--- begin DATA SHOWN ---
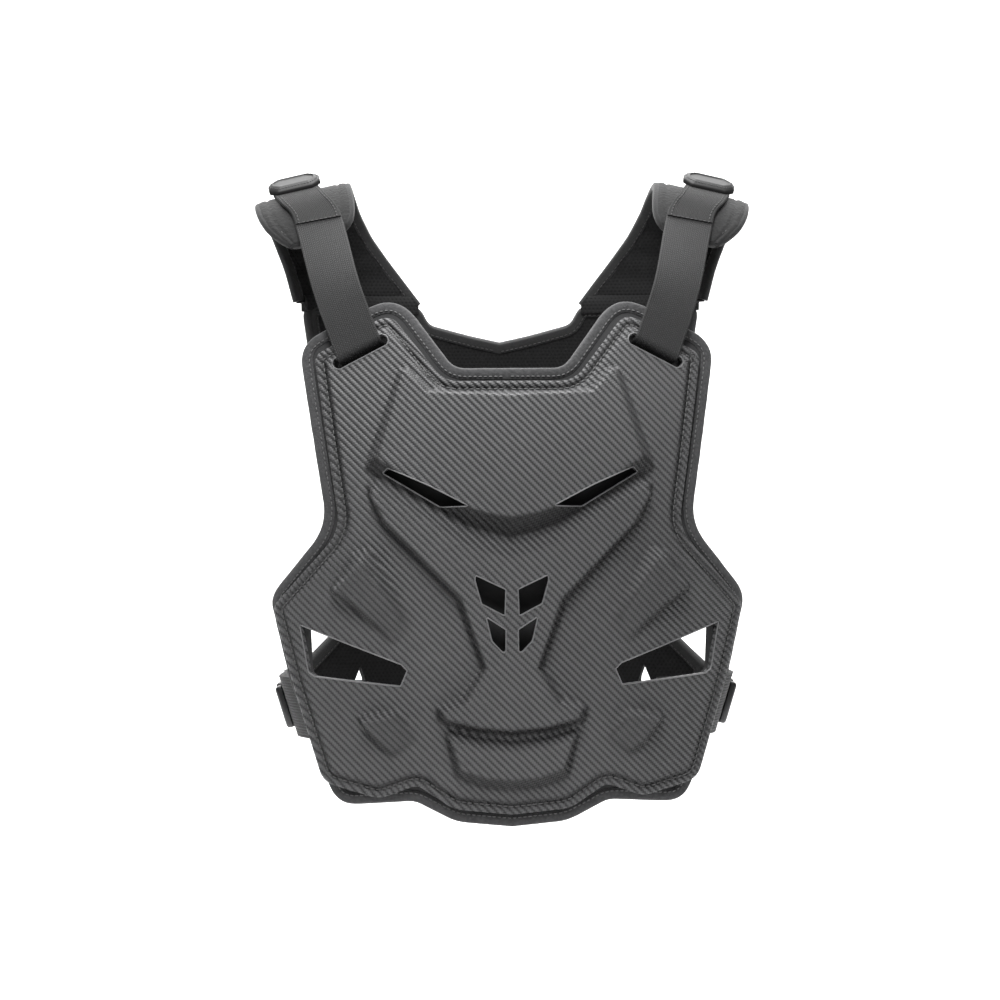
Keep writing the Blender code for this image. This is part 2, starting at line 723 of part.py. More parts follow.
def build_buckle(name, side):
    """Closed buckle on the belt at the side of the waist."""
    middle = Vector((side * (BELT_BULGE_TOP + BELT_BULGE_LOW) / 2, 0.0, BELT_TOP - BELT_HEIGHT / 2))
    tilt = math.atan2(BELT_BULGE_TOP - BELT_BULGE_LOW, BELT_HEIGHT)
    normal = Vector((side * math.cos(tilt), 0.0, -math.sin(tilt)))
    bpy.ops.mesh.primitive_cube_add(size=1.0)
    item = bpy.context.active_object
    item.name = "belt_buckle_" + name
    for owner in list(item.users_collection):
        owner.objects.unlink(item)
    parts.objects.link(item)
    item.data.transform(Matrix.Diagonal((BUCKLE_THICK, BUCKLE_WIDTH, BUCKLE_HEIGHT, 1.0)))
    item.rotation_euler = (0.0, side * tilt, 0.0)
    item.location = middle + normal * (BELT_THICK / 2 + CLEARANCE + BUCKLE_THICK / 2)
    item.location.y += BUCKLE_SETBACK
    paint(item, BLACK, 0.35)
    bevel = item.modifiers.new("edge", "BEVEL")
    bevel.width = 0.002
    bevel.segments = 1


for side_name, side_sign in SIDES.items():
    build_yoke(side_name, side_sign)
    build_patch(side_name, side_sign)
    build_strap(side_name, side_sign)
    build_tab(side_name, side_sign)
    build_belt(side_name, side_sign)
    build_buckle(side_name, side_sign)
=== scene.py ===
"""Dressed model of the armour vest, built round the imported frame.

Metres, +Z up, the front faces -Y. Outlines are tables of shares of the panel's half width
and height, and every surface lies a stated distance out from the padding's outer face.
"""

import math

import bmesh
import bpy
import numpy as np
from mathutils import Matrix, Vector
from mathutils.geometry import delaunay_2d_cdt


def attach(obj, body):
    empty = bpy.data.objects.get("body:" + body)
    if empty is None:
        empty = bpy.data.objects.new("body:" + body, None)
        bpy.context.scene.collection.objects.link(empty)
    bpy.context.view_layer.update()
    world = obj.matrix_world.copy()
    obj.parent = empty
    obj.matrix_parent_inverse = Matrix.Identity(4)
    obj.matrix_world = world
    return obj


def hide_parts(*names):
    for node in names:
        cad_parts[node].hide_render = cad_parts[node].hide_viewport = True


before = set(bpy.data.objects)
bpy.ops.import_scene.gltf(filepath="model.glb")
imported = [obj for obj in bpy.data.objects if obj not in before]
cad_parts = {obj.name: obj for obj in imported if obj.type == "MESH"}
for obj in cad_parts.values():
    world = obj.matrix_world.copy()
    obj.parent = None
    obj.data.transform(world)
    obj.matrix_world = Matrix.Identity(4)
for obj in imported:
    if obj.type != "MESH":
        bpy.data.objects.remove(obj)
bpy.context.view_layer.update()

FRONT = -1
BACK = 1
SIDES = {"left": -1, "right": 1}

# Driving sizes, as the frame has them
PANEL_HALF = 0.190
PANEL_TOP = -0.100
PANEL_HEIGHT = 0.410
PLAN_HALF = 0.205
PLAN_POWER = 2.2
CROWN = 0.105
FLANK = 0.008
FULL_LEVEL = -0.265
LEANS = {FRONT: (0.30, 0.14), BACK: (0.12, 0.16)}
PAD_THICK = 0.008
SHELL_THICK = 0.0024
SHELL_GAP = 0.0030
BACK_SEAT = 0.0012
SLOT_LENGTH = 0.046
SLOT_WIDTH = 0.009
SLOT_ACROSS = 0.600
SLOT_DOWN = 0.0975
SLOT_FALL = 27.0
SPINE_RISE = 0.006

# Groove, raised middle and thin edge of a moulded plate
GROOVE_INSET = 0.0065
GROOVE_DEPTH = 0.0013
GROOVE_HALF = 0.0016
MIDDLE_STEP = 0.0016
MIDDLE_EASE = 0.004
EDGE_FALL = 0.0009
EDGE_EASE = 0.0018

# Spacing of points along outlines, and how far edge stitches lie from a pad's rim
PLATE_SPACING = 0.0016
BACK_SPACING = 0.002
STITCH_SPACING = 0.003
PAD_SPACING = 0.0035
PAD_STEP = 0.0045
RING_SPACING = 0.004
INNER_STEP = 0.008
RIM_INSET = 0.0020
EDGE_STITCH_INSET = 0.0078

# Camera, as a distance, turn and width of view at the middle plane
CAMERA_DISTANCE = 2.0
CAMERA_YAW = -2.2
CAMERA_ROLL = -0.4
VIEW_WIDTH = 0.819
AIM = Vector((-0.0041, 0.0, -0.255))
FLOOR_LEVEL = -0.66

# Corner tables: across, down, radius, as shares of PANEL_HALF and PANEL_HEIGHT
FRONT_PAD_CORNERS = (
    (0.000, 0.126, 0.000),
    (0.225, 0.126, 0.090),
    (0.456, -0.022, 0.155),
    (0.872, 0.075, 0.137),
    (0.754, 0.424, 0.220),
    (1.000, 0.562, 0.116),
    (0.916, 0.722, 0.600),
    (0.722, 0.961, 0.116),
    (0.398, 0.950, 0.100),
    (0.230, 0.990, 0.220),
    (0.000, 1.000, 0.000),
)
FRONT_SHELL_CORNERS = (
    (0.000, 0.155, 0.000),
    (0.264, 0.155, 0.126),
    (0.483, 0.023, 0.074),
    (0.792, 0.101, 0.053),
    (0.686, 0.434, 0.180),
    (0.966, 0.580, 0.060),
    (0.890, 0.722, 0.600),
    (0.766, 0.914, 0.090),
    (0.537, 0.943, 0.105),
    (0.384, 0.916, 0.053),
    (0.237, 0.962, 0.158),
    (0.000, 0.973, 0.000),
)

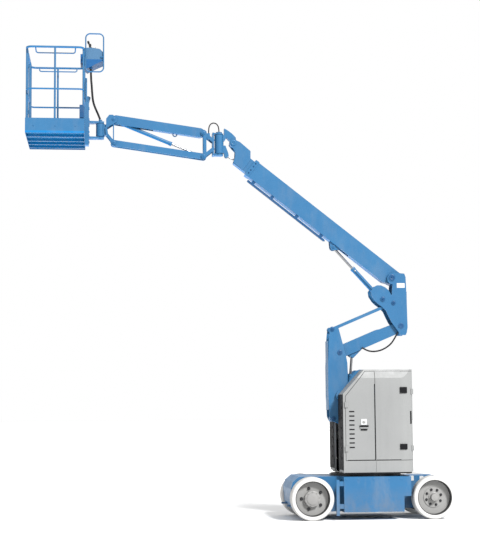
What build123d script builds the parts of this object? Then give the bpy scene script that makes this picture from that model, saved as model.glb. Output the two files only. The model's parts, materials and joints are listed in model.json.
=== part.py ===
--- end DATA SHOWN ---
**GOAL OF THE EXERCISE**:
Take the listing above and repeat exactly the lines from the one containing "for side_name, side_sign" through the one containing "cad_parts[node].hide_render = cad_parts[node].hide_viewport", both included.

**PROBLEM SOLUTION**:
for side_name, side_sign in SIDES.items():
    build_yoke(side_name, side_sign)
    build_patch(side_name, side_sign)
    build_strap(side_name, side_sign)
    build_tab(side_name, side_sign)
    build_belt(side_name, side_sign)
    build_buckle(side_name, side_sign)
=== scene.py ===
"""Dressed model of the armour vest, built round the imported frame.

Metres, +Z up, the front faces -Y. Outlines are tables of shares of the panel's half width
and height, and every surface lies a stated distance out from the padding's outer face.
"""

import math

import bmesh
import bpy
import numpy as np
from mathutils import Matrix, Vector
from mathutils.geometry import delaunay_2d_cdt


def attach(obj, body):
    empty = bpy.data.objects.get("body:" + body)
    if empty is None:
        empty = bpy.data.objects.new("body:" + body, None)
        bpy.context.scene.collection.objects.link(empty)
    bpy.context.view_layer.update()
    world = obj.matrix_world.copy()
    obj.parent = empty
    obj.matrix_parent_inverse = Matrix.Identity(4)
    obj.matrix_world = world
    return obj


def hide_parts(*names):
    for node in names:
        cad_parts[node].hide_render = cad_parts[node].hide_viewport = True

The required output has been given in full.